⟨
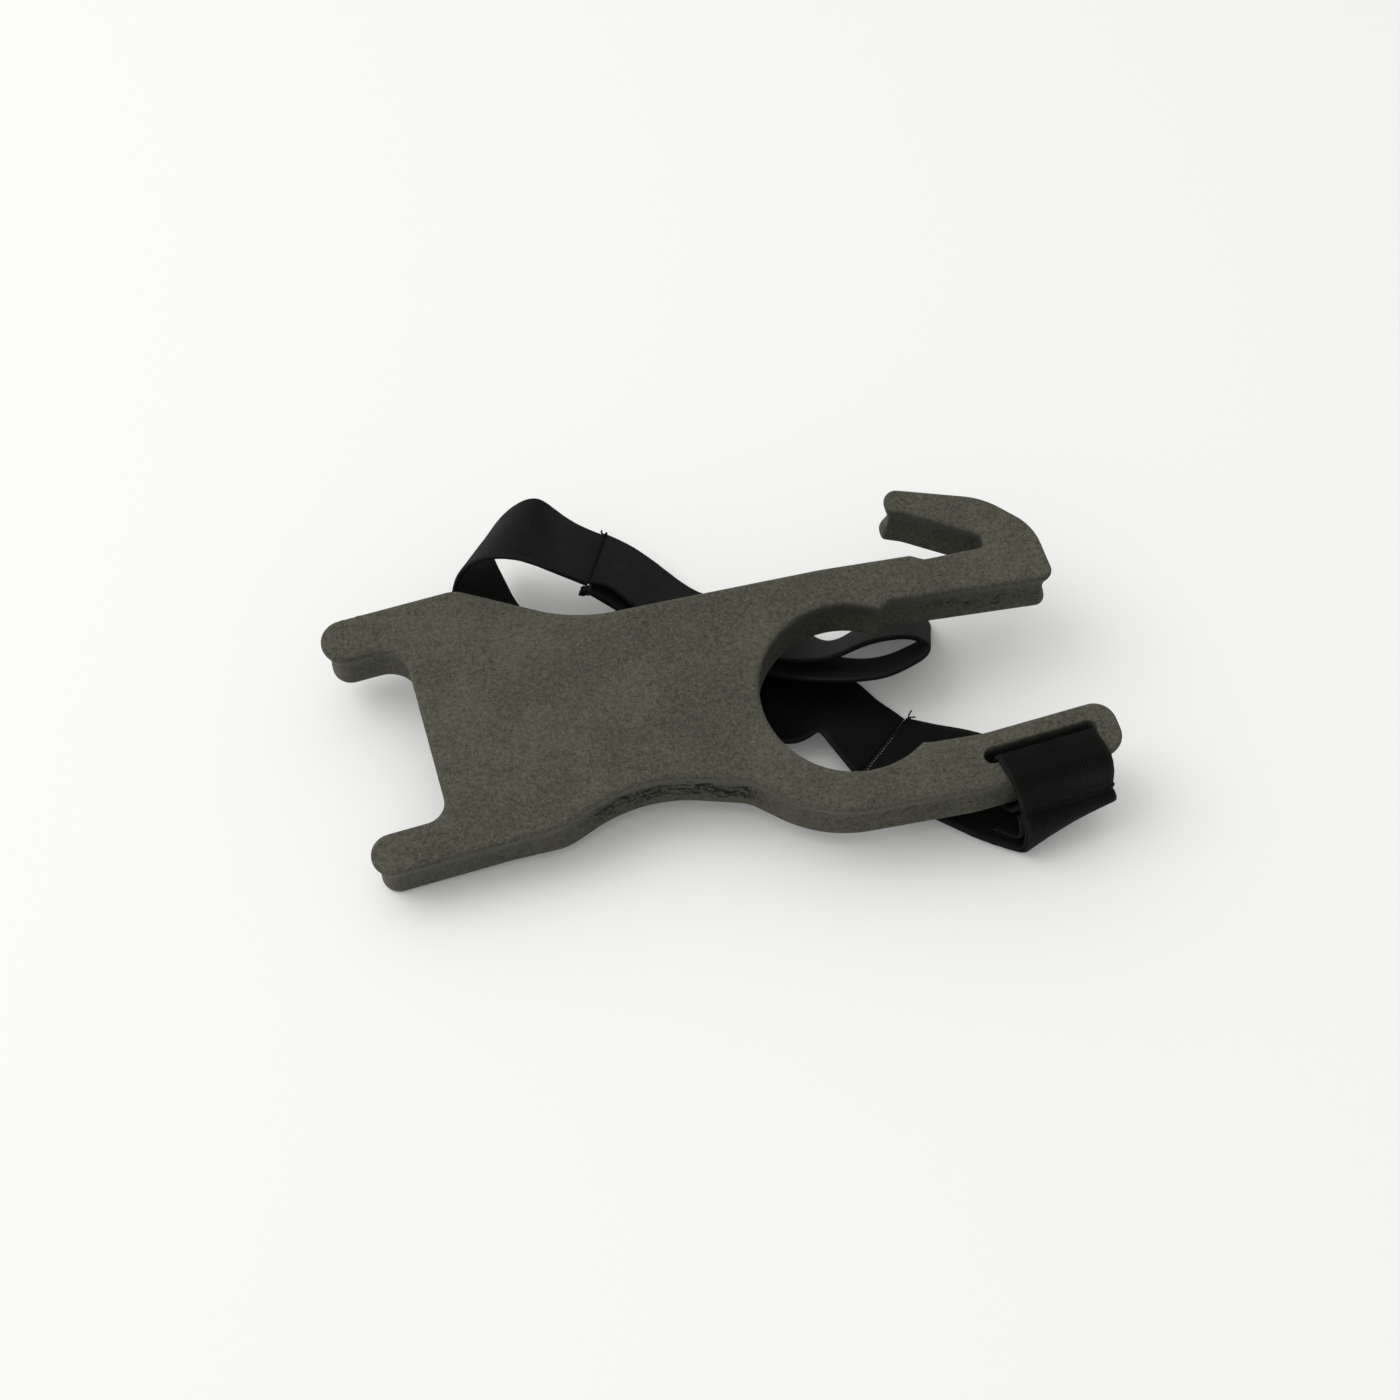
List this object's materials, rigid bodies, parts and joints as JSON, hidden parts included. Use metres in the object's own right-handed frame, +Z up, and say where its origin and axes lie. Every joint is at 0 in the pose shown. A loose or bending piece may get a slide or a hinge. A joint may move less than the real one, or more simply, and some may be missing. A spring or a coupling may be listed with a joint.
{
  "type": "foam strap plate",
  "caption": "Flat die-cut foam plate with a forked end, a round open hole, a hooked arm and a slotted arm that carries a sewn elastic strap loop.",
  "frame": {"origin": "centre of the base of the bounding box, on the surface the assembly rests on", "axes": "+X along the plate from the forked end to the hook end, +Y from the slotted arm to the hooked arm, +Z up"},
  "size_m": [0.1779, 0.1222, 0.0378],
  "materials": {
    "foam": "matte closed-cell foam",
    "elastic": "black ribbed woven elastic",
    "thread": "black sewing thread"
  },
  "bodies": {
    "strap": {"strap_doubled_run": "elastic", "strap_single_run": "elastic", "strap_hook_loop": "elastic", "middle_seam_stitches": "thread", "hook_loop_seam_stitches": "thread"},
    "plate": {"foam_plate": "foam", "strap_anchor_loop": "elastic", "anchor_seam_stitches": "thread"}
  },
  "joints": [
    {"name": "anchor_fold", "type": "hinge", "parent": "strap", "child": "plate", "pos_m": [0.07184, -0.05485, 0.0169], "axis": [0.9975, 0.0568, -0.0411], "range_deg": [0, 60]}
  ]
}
⟩
Nothing should be left out: repeat all of the data exactly.

→ Solution to this task:
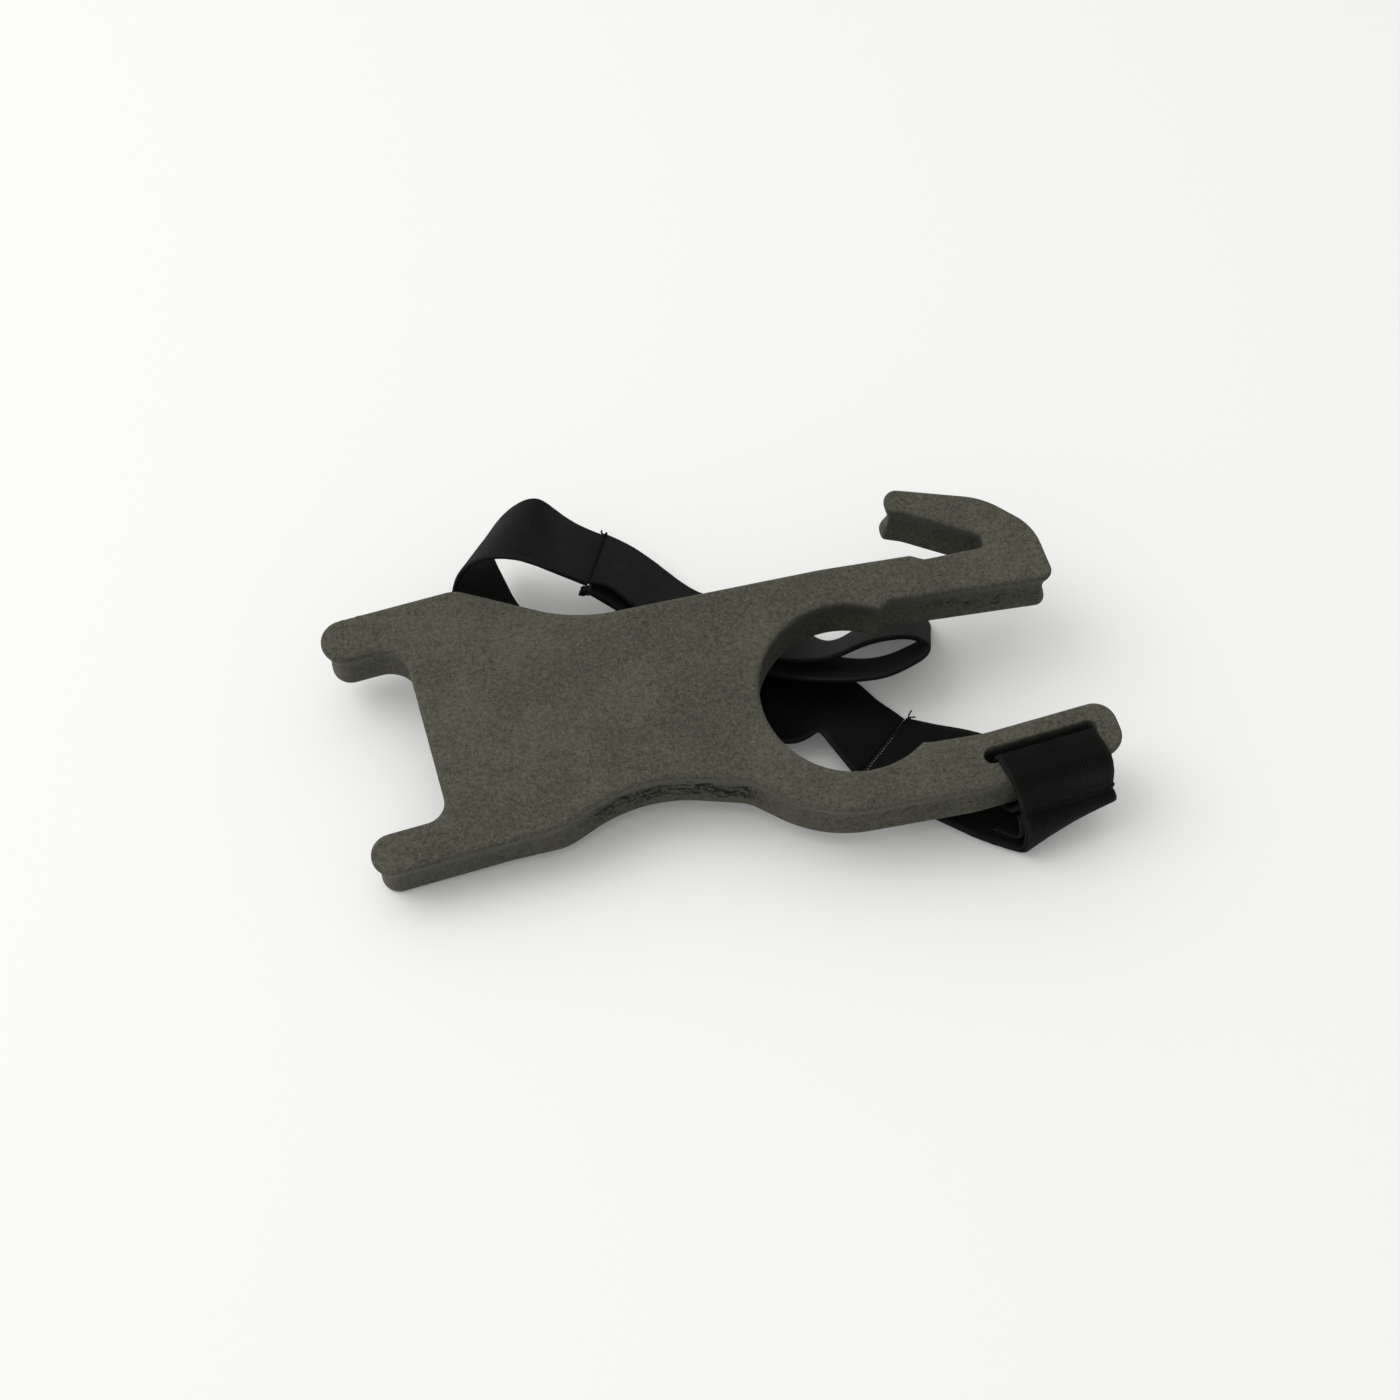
List this object's materials, rigid bodies, parts and joints as JSON, hidden parts included. Use metres in the object's own right-handed frame, +Z up, and say where its origin and axes lie. Every joint is at 0 in the pose shown. A loose or bending piece may get a slide or a hinge. A joint may move less than the real one, or more simply, and some may be missing. A spring or a coupling may be listed with a joint.
{
  "type": "foam strap plate",
  "caption": "Flat die-cut foam plate with a forked end, a round open hole, a hooked arm and a slotted arm that carries a sewn elastic strap loop.",
  "frame": {"origin": "centre of the base of the bounding box, on the surface the assembly rests on", "axes": "+X along the plate from the forked end to the hook end, +Y from the slotted arm to the hooked arm, +Z up"},
  "size_m": [0.1779, 0.1222, 0.0378],
  "materials": {
    "foam": "matte closed-cell foam",
    "elastic": "black ribbed woven elastic",
    "thread": "black sewing thread"
  },
  "bodies": {
    "strap": {"strap_doubled_run": "elastic", "strap_single_run": "elastic", "strap_hook_loop": "elastic", "middle_seam_stitches": "thread", "hook_loop_seam_stitches": "thread"},
    "plate": {"foam_plate": "foam", "strap_anchor_loop": "elastic", "anchor_seam_stitches": "thread"}
  },
  "joints": [
    {"name": "anchor_fold", "type": "hinge", "parent": "strap", "child": "plate", "pos_m": [0.07184, -0.05485, 0.0169], "axis": [0.9975, 0.0568, -0.0411], "range_deg": [0, 60]}
  ]
}